All this was done on the CGA version, low resolution in four colours. On loading, a menu would allow me to select wireframe graphics only, or if the PC was really fast (6Mhz 286 or greater I seem to recall...), then you could select solid filled polygons. I had a 20Mhz 286 so could enjoy the enhanced version. Didn't matter though, because the imagination filled in the gaps.
When Frontier:Elite 2 came out, I was amazed at all the things we wanted to do in the original could now be done (landing on planets with a seamless transition between space and atmosphere, different ships that could be bought and equipped, more missions). But the flight model was a bit too complicated and lacked the immediacy of the original. I was never really taken with the "Star Dreamer" time acceleration feature either as it was too easy to skip through things (like docking).
Never played Frontier: First Encounters as I think I had moved onto girls by then, but having read that it was released by the publisher in an unfinished state, it sounds like I've not missed that much.
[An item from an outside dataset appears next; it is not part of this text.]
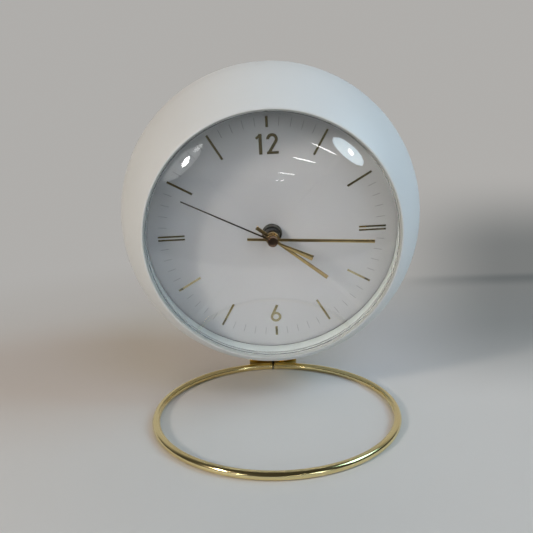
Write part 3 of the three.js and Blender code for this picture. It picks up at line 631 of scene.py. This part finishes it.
bosses = [rod(FOOT_BOSS_RADIUS, (x, y, -SHELL_RADIUS), (x, y, -FOOT_BOSS_TOP), 32) for x, y in SCREW_SPOTS]
for quarter in range(4):
    start, end = [clock_point(BOSS_CIRCLE, 45 + 90 * quarter, ahead) for ahead in DIAL_BOSS_REACH]
    bosses.append(rod(DIAL_BOSS_RADIUS, start, end, 24))
for boss in bosses:
    front = carved(front, carved(boss, ball(SHELL_INSIDE + 1), "INTERSECT"), "UNION")
piece("front_shell_painted", front, BALL, white_paint, "stand_and_case", "shell_white", "front_shell")

# Rear shell
# The back of the ball, painted like the front. A lap centres it in the front shell, and round the
# opening a ledge stops the cover, with a shallow notch at its foot for a finger nail.
OPENING_RADIUS = 52
LEDGE = -67.19
LEDGE_SHEET = 2
LEDGE_BORE = 48
LAP_LENGTH = 5
LAP_WALL = 1.5
LAP_GAP = 0.3
NOTCH_HALF_WIDTH = 9
NOTCH_HALF_HEIGHT = 3.2
NOTCH_REACH = (67.5, 88)

seam = SEAM - SEAM_GAP
lap_outer = ahead_at(SEAM, SHELL_INSIDE) - LAP_GAP
lap_inner = lap_outer - LAP_WALL
rear_line = arc(SHELL_RADIUS, seam, -ahead_at(OPENING_RADIUS, SHELL_RADIUS), 30)
rear_line += [(OPENING_RADIUS, LEDGE), (LEDGE_BORE, LEDGE), (LEDGE_BORE, LEDGE + LEDGE_SHEET)]
rear_line += arc(SHELL_INSIDE, LEDGE + LEDGE_SHEET, seam - LAP_LENGTH, 30)
rear_line += [(lap_inner, seam - LAP_LENGTH), (lap_inner, seam + LAP_LENGTH)]
rear_line += [(lap_outer, seam + LAP_LENGTH), (lap_outer, seam)]
rear = turned(rear_line, SHELL_SEGMENTS)
notch = block(
    (-NOTCH_HALF_WIDTH, NOTCH_REACH[0], -OPENING_RADIUS - NOTCH_HALF_HEIGHT),
    (NOTCH_HALF_WIDTH, NOTCH_REACH[1], -OPENING_RADIUS + NOTCH_HALF_HEIGHT),
)
rear = soften(carved(rear, soften(notch, 2, 4)), 0.15, 2)
piece("rear_shell_painted", rear, BALL, white_paint, "stand_and_case", "shell_white", "rear_shell")

# Rear cover
# A push-fit cap that completes the ball over the battery. Its spigot grips inside the ledge, and
# it slides straight out along the axis of the hands.
COVER_EDGE = 51.6
SPIGOT_OUTER = 47.7
SPIGOT_INNER = 46
SPIGOT_LENGTH = 5
COVER_SEAT = -67.49

spigot_end = COVER_SEAT + SPIGOT_LENGTH
cover_line = arc(SHELL_RADIUS, -SHELL_RADIUS, -ahead_at(COVER_EDGE, SHELL_RADIUS), 30)
cover_line += [(COVER_EDGE, COVER_SEAT), (SPIGOT_OUTER, COVER_SEAT)]
cover_line += [(SPIGOT_OUTER, spigot_end), (SPIGOT_INNER, spigot_end)]
cover_line += arc(SHELL_INSIDE, -ahead_at(SPIGOT_INNER, SHELL_INSIDE), -SHELL_INSIDE, 24)
cover = soften(turned(cover_line, SHELL_SEGMENTS), 0.3)
piece("rear_cover_painted", cover, BALL, white_paint, "cover", "shell_white", "rear_cover")

# Lens
# A pressed dome of clear glass whose rim turns out to a flat flange behind the edge of the mouth.
# Light passes through it to the dial, and it is faintly green at its edge.
LENS_EDGE = 65.7
LENS_FLANGE = 68.2
FLANGE_FRONT = 51.37
FLANGE_BACK = 49.37
DOME_START = 55.27
DOME_RISE = 11
GLASS_SHEET = 1.3
DOME_INSIDE = 65.1
FLARE_FOOT = 66.4
REFRACTION = 1.46
GLASS_TINT = colour(0.985, 0.995, 0.99)
GLASS_SHADOW = colour(0.93, 0.945, 0.94)

dome_top = DOME_START + DOME_RISE
dome_curve = (LENS_EDGE ** 2 + DOME_RISE ** 2) / (2 * DOME_RISE)
dome_middle = dome_top - dome_curve
inner_curve = dome_curve - GLASS_SHEET
inner_start = dome_middle + ahead_at(DOME_INSIDE, inner_curve)
lens_line = arc(dome_curve, dome_top, DOME_START, 32, dome_middle)
lens_line += [(LENS_EDGE, FLANGE_FRONT), (LENS_FLANGE, FLANGE_FRONT), (LENS_FLANGE, FLANGE_BACK)]
lens_line += [(FLARE_FOOT, FLANGE_BACK)]
lens_line += arc(inner_curve, inner_start, dome_top - GLASS_SHEET, 32, dome_middle)
glass = Nodes(bpy.data.materials.new("clear_glass"))
shader = glass.tree.nodes["Principled BSDF"]
shader.inputs["Base Color"].default_value = GLASS_TINT
shader.inputs["Transmission Weight"].default_value = 1
shader.inputs["IOR"].default_value = REFRACTION
smears = glass.noise(glass.place(), 30, 4)
glass.feed(shader.inputs["Roughness"], smears.over(0.5, 0.8) * 0.02)
clear = glass.add("ShaderNodeBsdfTransparent", {}, {"Color": GLASS_SHADOW})
shadow_ray = glass.add("ShaderNodeLightPath", output="Is Shadow Ray")
mixed = glass.add("ShaderNodeMixShader", {}, {0: shadow_ray, 1: Wire(glass, shader.outputs[0]), 2: clear})
glass.feed(glass.tree.nodes["Material Output"].inputs["Surface"], mixed)
lens = soften(turned(lens_line, SHELL_SEGMENTS), 0.15)
piece("lens_dome", lens, BALL, glass, "stand_and_case", "lens_clear", "lens")

# Inner wall ring
# A glossy white plastic ring that fills the depth between the lens and the dial. It widens a
# little towards the dial and picks up a trace of green from the glass. A thin black ring at its
# foot is painted shade, a dark line where it meets the dial.
WALL_FRONT = 49.07
WALL_BACK = 38.6
WALL_OUTER = 69.58
WALL_FRONT_INNER = 66.9
WALL_BACK_INNER = 68.5
WALL_WHITE = colour(0.59, 0.64, 0.62)
WALL_SHADE = colour(0.56, 0.61, 0.595)
SHADE_RING_INNER = 68.7
SHADE_RING_OUTER = 69.5
SHADE_RING_BACK = 37.79
RUBBER_AND_SHADE = colour(0.035, 0.035, 0.037)
RUBBER_AND_SHADE_WORN = colour(0.05, 0.05, 0.052)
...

But Elite:Dangerous sounds like the sort of game I really want to play! A huge universe as a playground? Flying through the clouds of a gas giant? Mining asteroids? Teaming up with friends to complete missions? Yes please!
So far I've pledged a little, with the expectation I'll pledge more before the Kickstarter finishes. As a [very] occasional gamer these days, this is something I want to spend my evenings playing.